WeFunder provides a platform for many industries, but it has carved out some space for cannabis, including campaigns for cannabis payment company Staack, cannabis herb company Bud Love, and Novus Cannabis MedPlan, which provides cannabis insurance. Cornbread Hemp raised $392,000 in 2020 on the platform and has continued to update its investors on the site.
“We have completed our Reg D fundraising efforts with $1,675,000 raised,” Cornbread Hemp recently said on the site. “To close out our current $2mm seed round, we will be opening up another Wefunder round soon for the remaining $325,000.”
Uncle Arnie’s, a best-selling California cannabis beverage brand, launched a Regulation CF equity crowdfund on SeedInvest on Dec. 12, 2022, and recently closed it after raising $437,251. The minimum investment was $1,010.
One potential investor groused about the company’s $20 million valuation when it has only logged $3.5 million in sales since 2020. The company said, “We have grown from the #8 brand in January 2022 to the #1 brand in January 2023 and in the last 30 days have the #1-5 top-selling drinks in CA. We think a 3x projected 12 months revenue with the growth we’ve seen over the last year justifies this multiple. In addition, we have formed strategic partnerships with everyone in our supply chain.”

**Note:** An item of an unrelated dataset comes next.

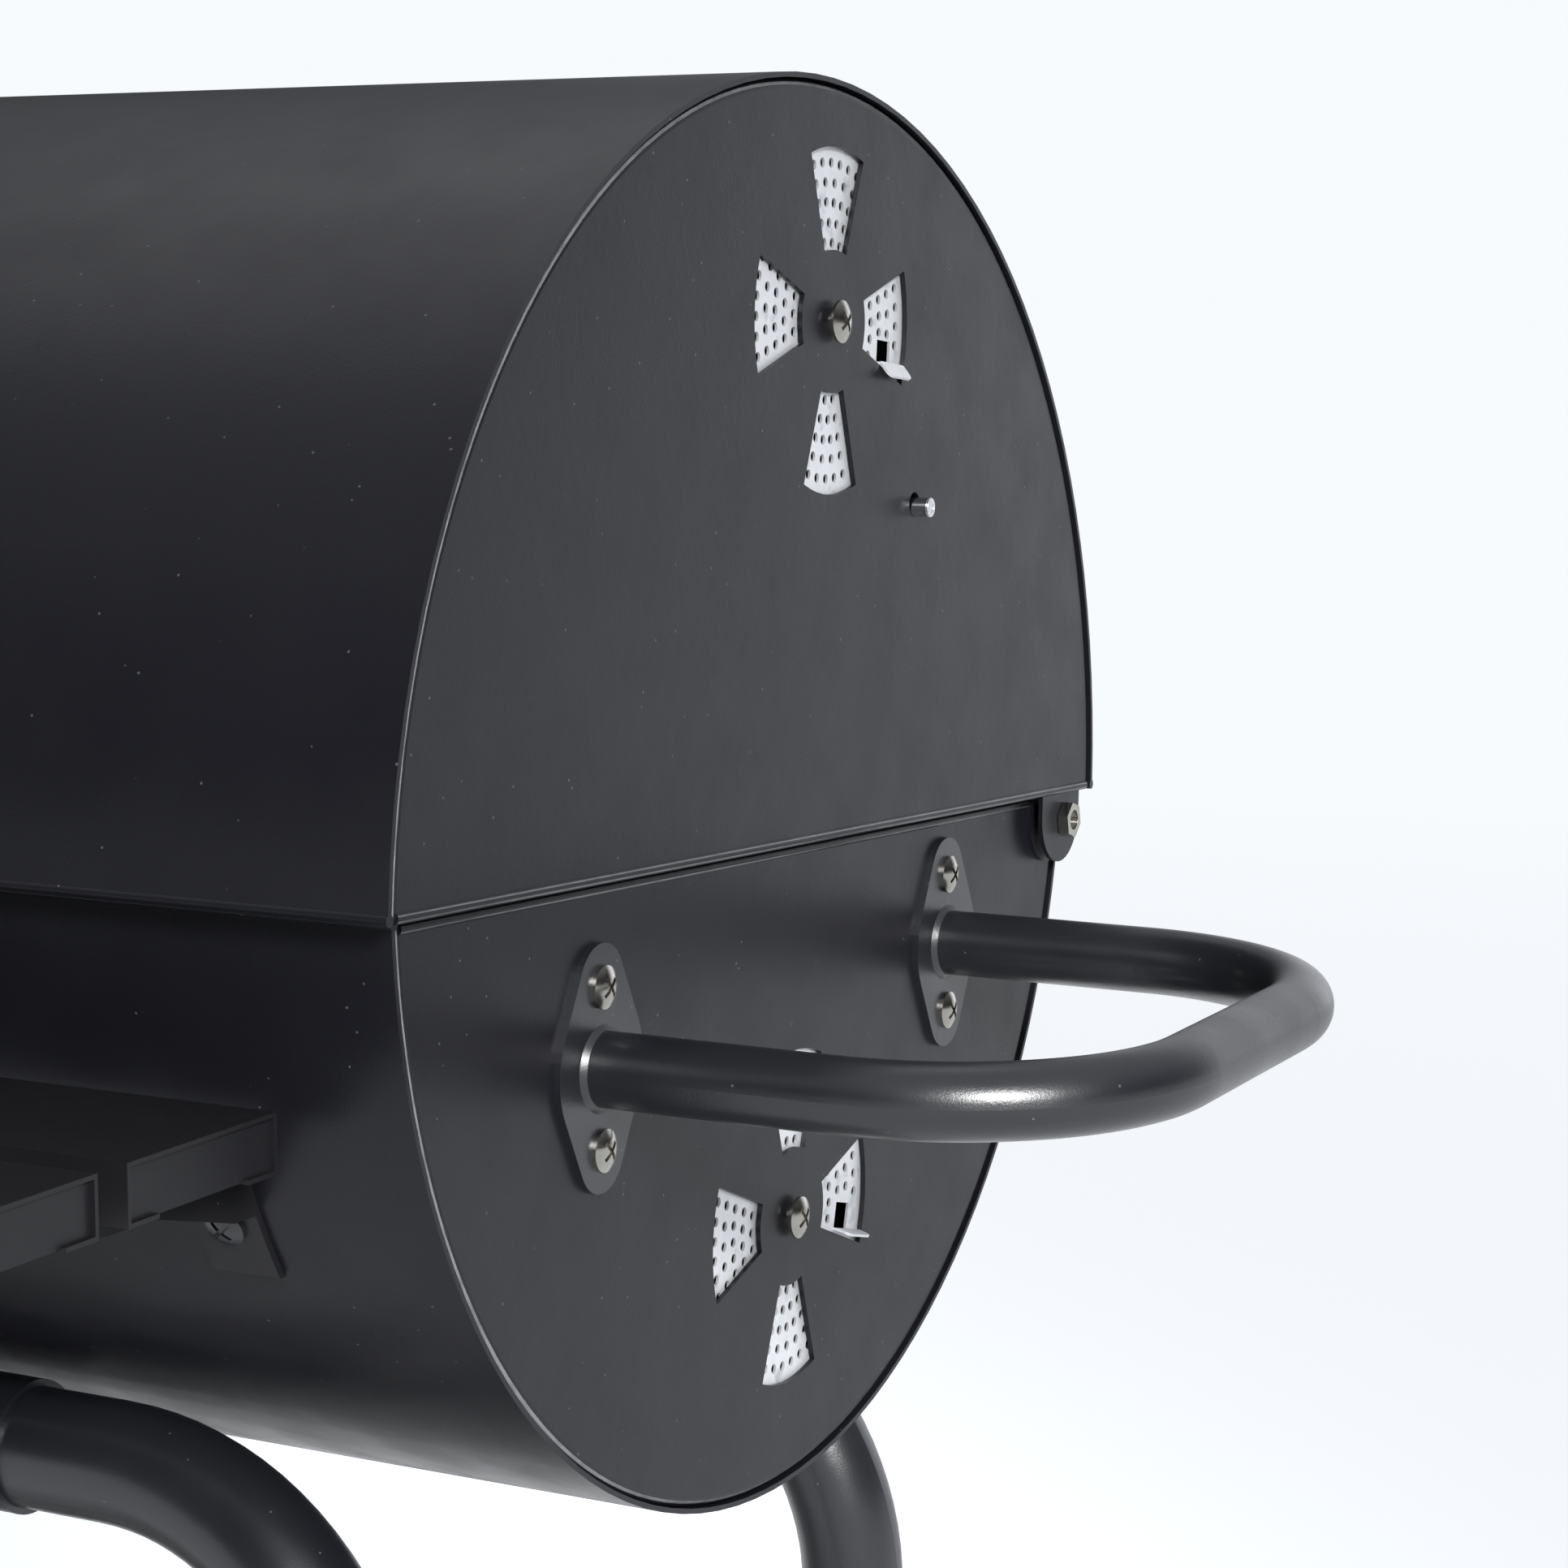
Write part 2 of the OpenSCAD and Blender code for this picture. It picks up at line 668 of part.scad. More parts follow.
module axle_caps() color("black") place() translate([-leg_x, bowl_y, wheel_radius - seam_height])
    for (side = [1, -1]) rotate([-side * 90, 0, 0]) difference() {
        translate([0, 0, axle_half]) intersection() {
            cylinder(r = axle_cap_radius, h = axle_cap_height);
            translate([0, 0, axle_cap_height - 14]) sphere(r = 14);
        }
        drill(axle_radius, axle_half - 1, axle_half + 4);
    }

module wheel_frame(side) translate([-leg_x, bowl_y + side * wheel_track, wheel_radius - seam_height])
    rotate([-90, 0, 0]) children();

module wheel_hub(side) color("black") place() wheel_frame(side) difference() {
    rotate_extrude($fn = 120) {
        bore = axle_radius + fit_gap;
        translate([bore, -hub_half_width]) square([hub_radius - bore, 2 * hub_half_width]);
        translate([hub_radius - 1, -web_half]) square([rim_radius - hub_radius, 2 * web_half]);
        translate([rim_radius - 8, -rim_half_width]) square([8, 2 * rim_half_width]);
    }
    for (turn = [0 : 60 : 300]) rotate([0, 0, turn]) translate([48, 0, 0]) drill(17, -10, 10);
}

module tyre(side) color("black") place() wheel_frame(side) rotate_extrude($fn = 120) polygon(concat(
    [[rim_radius, -rim_half_width], [rim_radius, rim_half_width]],
    arc_points([wheel_radius - 7, rim_half_width - 5], 7, 90, 0),
    arc_points([wheel_radius - 7, 5 - rim_half_width], 7, 0, -90)));

module wheel_hub_front() wheel_hub(-1);

module wheel_hub_rear() wheel_hub(1);

module tyre_front() tyre(-1);

module tyre_rear() tyre(1);

// ---- inside the bowl ----

module lid_rests() color("dimgray") place() for (x = [-150, 150]) difference() {
    union() {
        translate([x - 14, bowl_y - bowl_radius - 14, -rest_gap - 2]) cube([28, 20, 2]);
        intersection() {
            bowl_cylinder(bowl_radius + 2);
            translate([x - 14, -cut, -26]) cube([28, cut, 26 - rest_gap]);
        }
    }
    bowl_cylinder(bowl_radius);
    bowl_rims();
}

// Short shelves on the bowl's wall that carry the grates
module grate_ledges() color("dimgray") place() intersection() {
    bowl_cylinder(bowl_inner);
    for (grate = [[grate_half_depth, grate_top], [charcoal_half_depth, charcoal_top]])
        for (x = [-ledge_spacing, 0, ledge_spacing], side = [1, -1])
            translate([x - ledge_width / 2, bowl_y + side * (grate[0] + 10) - ledge_depth / 2,
                grate[1] - grate_thickness - ledge_thickness])
                cube([ledge_width, ledge_depth, ledge_thickness]);
}

module cooking_grate(side) color("black") place()
    translate([side * (grate_length / 2 + 2), bowl_y, grate_top - grate_thickness])
        grille(grate_length, 2 * grate_half_depth, grate_thickness, 6, 17, 8);

module cooking_grate_right() cooking_grate(1);

module cooking_grate_left() cooking_grate(-1);

module charcoal_grate() color("black") place() translate([0, bowl_y, charcoal_top - grate_thickness])
    grille(charcoal_length, 2 * charcoal_half_depth, grate_thickness, 7, 20, 10);

// ---- lid ----

module lid_shell() color("dimgray") place() {
    length = 2 * (half + shell_overhang);
    difference() {
        translate([-length / 2, 0, 0]) rotate([90, 0, 90]) rotate_extrude(angle = 180, $fn = 180)
            translate([lid_inner, 0]) square([sheet, length]);
        lid_screw_places() drill(pan_shank, lid_inner - 5, lid_radius + 5);
        lid_radial(thermometer_angle) drill(probe_radius, lid_inner - 5, lid_radius + 5);
    }
    for (side = [1, -1]) translate([0, side * (lid_radius - sheet / 2), hem_radius])
        rod_x(-length / 2, length, hem_radius);
}

module lid_cap(side) color("dimgray") place() mirrored(side) {
    rim = lid_inner - fit_gap;
    difference() {
        translate([half, 0, 0]) pan(rim, 360);
        translate([half - cut / 2, -cut / 2, hem_radius - cut]) cube(cut);
        vent_windows(lid_vent, half);
        at_yz(lid_vent) rod_x(half - 9, 18, vent_screw);
        hem_room(half, 0, lid_radius - sheet / 2, hem_radius);
        at_yz([rack_y, rack_z + rod_hole - rod_radius - fit_gap]) rod_x(half - 9, 18, rod_hole);
    }
    translate([half - sheet / 2, 0, hem_radius]) rod_y(2 * (rim - cap_bend), hem_radius);
    difference() {
        across(half - sheet, sheet) ear_drawing(hem_radius);
        at_yz([hinge_y, hinge_z]) rod_x(half - 9, 18, hinge_bolt_radius + fit_gap);
    }
}

module lid_cap_right() lid_cap(1);

module lid_cap_left() lid_cap(-1);

module lid_handle_tube() color("dimgray") place() difference() {
    lid_radial(lid_handle_angle) handle_loop(lid_radius - 1, lid_radius + lid_reach, lid_bend);
    lid_cylinder(lid_radius);
}

module lid_handle_flanges() color("dimgray") place() {
    difference() {
        lid_legs() translate([0, 0, lid_radius - 4]) {
            rotate([0, 0, 90]) linear_extrude(flange_thickness + 4) diamond();
            translate([0, 0, flange_thickness + 3]) weld_bead();
        }
        lid_cylinder(lid_radius);
        lid_legs() drill(handle_tube, lid_radius - 15, lid_radius + 15);
        lid_screw_places() drill(pan_shank, lid_radius - 15, lid_radius + 15);
    }
}

module lid_handle_screws() color("silver") place() lid_screw_places() {
    translate([0, 0, lid_radius + flange_thickness]) pan_screw(pan_radius, pan_height, pan_shank, 10);
    translate([0, 0, lid_inner - 4.2]) nut(5.5, 4, pan_shank);
}

module vent_screws_lid() color("silver") place() vent_screws(lid_vent, half);

// ---- thermometer ----

// Radial frame with z = 0 at the back of the thermometer's case
module thermometer_frame() lid_radial(thermometer_angle)
    translate([0, 0, lid_radius + neck_height]) children();

module thermometer_case() color("silver") place() {
    thermometer_frame() difference() {
        cylinder(r = case_radius, h = case_depth);
        drill(dial_radius, case_back, case_depth - 2);
        drill(dial_radius - 1, case_depth - 3, case_depth + 1);
        drill(spindle_radius, -1, case_back + 1);
    }
    difference() {
        thermometer_frame() drill(neck_radius, -neck_height - 2, 0);
        lid_cylinder(lid_radius);
        thermometer_frame() drill(probe_radius, -neck_height - 3, 1);
    }
}

module thermometer_dial() color("white") place() thermometer_frame() difference() {
    drill(dial_radius, case_back, case_back + 1);
    drill(spindle_radius, 0, 5);
}

module thermometer_needle() color("red") place() thermometer_frame() difference() {
    union() {
        drill(4, needle_height, needle_height + 1.5);
        rotate([0, 0, 215]) translate([-9, -0.8, needle_height + 0.4]) cube([34, 1.6, 0.7]);
    }
    drill(spindle_radius + fit_gap, 0, 10);
}

module thermometer_glass() color("lightblue") place() thermometer_frame()
    drill(dial_radius, case_depth - 4, case_depth - 2);

module thermometer_probe() color("silver") place() thermometer_frame() {
    drill(probe_radius, -probe_depth, 0);
    drill(spindle_radius, -1, needle_height + 2);
}

// ---- warming rack ----

module rack_rod() color("silver") place() at_yz([rack_y, rack_z])
    rod_x(-half - rod_end, 2 * (half + rod_end), rod_radius);

module rack_hangers() color("dimgray") place() for (side = [1, -1]) mirrored(side) difference() {
    at_yz([rack_y, rack_z]) across(rack_half_length, rack_plate) {
        circle(r = 8);
        polygon([[-8, 0], [8, 0], [rack_half_depth, 10 - rack_drop], [rack_half_depth, -rack_drop],
            [-rack_half_depth, -rack_drop], [-rack_half_depth, 10 - rack_drop]]);
    }
    at_yz([rack_y, rack_z]) rod_x(half - 40, 60, rod_radius);
}

module rack_grid() color("silver") place() translate([0, rack_y, rack_z - rack_drop])
    grille(2 * rack_half_length, 2 * rack_half_depth, 3, 3, 16, 5);

// ---- vent discs ----

module vent_disc_lid_right() color("gainsboro") place() vent_disc(lid_vent, half, lid_disc_turn, lid_tab);

module vent_disc_lid_left() color("gainsboro") place() mirrored(-1)
    vent_disc(lid_vent, half, lid_disc_turn, lid_tab);

module vent_disc_bowl_right() color("gainsboro") place()
    vent_disc(bowl_vent, bowl_half, bowl_disc_turn, bowl_tab);

module vent_disc_bowl_left() color("gainsboro") place() mirrored(-1)
    vent_disc(bowl_vent, bowl_half, bowl_disc_turn, bowl_tab);

bowl_shell();
bowl_cap_right();
bowl_cap_left();
hinge_plate_right();
hinge_plate_left();
hinge_bolts();
side_handle_tube();
side_handle_flanges();
side_handle_screws();
vent_screws_bowl();
shelf_slat_rear();
shelf_slat_middle();
shelf_slat_front();
shelf_bracket_right();
shelf_bracket_left();
shelf_screws();
leg_front_right();
leg_front_left();
leg_rear_right();
leg_rear_left();
sleeve_front();
sleeve_rear();
saddle_pads();
saddle_bolts();
leg_brace_right();
leg_brace_left();
bottom_rack();
axle();
axle_caps();
foot_caps();
leg_plugs();
lid_rests();
grate_ledges();
cooking_grate_right();
cooking_grate_left();
charcoal_grate();
lid_shell();
lid_cap_right();
lid_cap_left();
lid_handle_tube();
lid_handle_flanges();
lid_handle_screws();
vent_screws_lid();
thermometer_case();
thermometer_dial();
thermometer_glass();
thermometer_probe();
thermometer_needle();
rack_rod();
rack_grid();
rack_hangers();
vent_disc_lid_right();
vent_disc_lid_left();
vent_disc_bowl_right();
vent_disc_bowl_left();
wheel_hub_front();
tyre_front();
wheel_hub_rear();
tyre_rear();
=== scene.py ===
"""Looks of a barrel charcoal grill: materials, detail pieces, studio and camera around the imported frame."""
import json
import math

import bmesh
import bpy
from mathutils import Matrix, Vector


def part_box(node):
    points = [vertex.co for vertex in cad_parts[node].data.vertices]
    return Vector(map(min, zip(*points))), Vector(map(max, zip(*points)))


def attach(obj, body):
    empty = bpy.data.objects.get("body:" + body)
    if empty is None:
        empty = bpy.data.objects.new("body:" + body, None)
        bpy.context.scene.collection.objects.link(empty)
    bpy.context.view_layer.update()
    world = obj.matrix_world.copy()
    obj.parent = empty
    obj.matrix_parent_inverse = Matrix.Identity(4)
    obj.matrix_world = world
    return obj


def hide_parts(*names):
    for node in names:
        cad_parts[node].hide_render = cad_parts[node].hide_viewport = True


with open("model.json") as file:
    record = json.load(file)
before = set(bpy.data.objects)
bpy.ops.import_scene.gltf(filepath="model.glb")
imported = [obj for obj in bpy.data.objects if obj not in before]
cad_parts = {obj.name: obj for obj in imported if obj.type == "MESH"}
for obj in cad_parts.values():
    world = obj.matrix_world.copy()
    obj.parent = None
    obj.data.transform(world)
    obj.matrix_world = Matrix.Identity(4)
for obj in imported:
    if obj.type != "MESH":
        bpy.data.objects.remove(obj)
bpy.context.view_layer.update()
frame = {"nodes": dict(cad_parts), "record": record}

MM = 0.001
nodes = frame["nodes"]

# The barrel frame: x along the barrel, y to the rear, z up from the seam between bowl and lid
lid_low, lid_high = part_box("lid_shell")
BARREL = Vector(((lid_low.x + lid_high.x) / 2, (lid_low.y + lid_high.y) / 2, lid_low.z))


def at(x, y, z):
    """A point of the barrel frame, given in millimetres, as a point of the scene in metres."""
    return BARREL + Vector((x, y, z)) * MM


# ---- material helpers ----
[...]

Viridian Capital Advisor’s weekly Deal Tracker recently showed that cannabis capital raises are off to a multi-year low.
“Only $5.9 million has closed through the first three weeks of the year compared to $157.2 million last year. The capital crunch is intensifying. We have had four consecutive weeks with no closed debt deals, and year-to-date, there have been no U.S. capital raises. We haven’t seen either of these occurrences since before 2017. Total capital raises are off to the slowest start since we began tracking the market in 2015.”
Crowdfunding, or online capital raising, at least provides company with a viable alternative.